Not that the situation I outlined above is how the cards are being used.
Instead, an _application about running_ is being advertised at a _running
event_. Presumably, you have some sort of interest in running, if you're
watching a leg of a marathon take place. So, its not too hard to presume that
this would be useful for more than 1 in 25 people watching the marathon.

This kind of reminds me of a sticker. Only, instead of just a picture of the
app (or the app icon, in Colloquy's case when we handed out stickers), it also
says a few words about what the app does for you.

 _percentage who download, percentage who purchase._

These two "funnels" are the same. The App Store doesn't currently have any
sort of trial, and this app doesn't seem to have a free version of any sort.

 _or search on App Store by name -- can you even do that?_

Yes, you can search for applications by name (or keyword, or developer) in the
App Store.

 _Don't charge $2 if you're going to have marginal advertising expenditures,
folks. It is not sustainable._

As a random datapoint, I've seen a few companies pay for a weekly spot on
daringfireball, which is $2,500/week where the app only costs $2/app and the
company didn't have any other applications available.

------
megablahblah
I will be curious to read about the results. I don't foresee it being very
successful. My guess would be 1 in 100, at best, will result in a sale.

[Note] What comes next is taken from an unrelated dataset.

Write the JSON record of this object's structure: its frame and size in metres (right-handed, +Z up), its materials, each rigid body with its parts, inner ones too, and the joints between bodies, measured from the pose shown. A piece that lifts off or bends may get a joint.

I think he'd have more success with iPhone text ads targeting running-related
sites on the mobile web. It will cost him $.25 per click, but the conversion
rate will be much higher because 100% of the people that click the ad will
have an iPhone and be interested in running.

------
robryan
Possibly if the app is really good this kind of advertising could generate a
lot of word of mouth buzz around the app.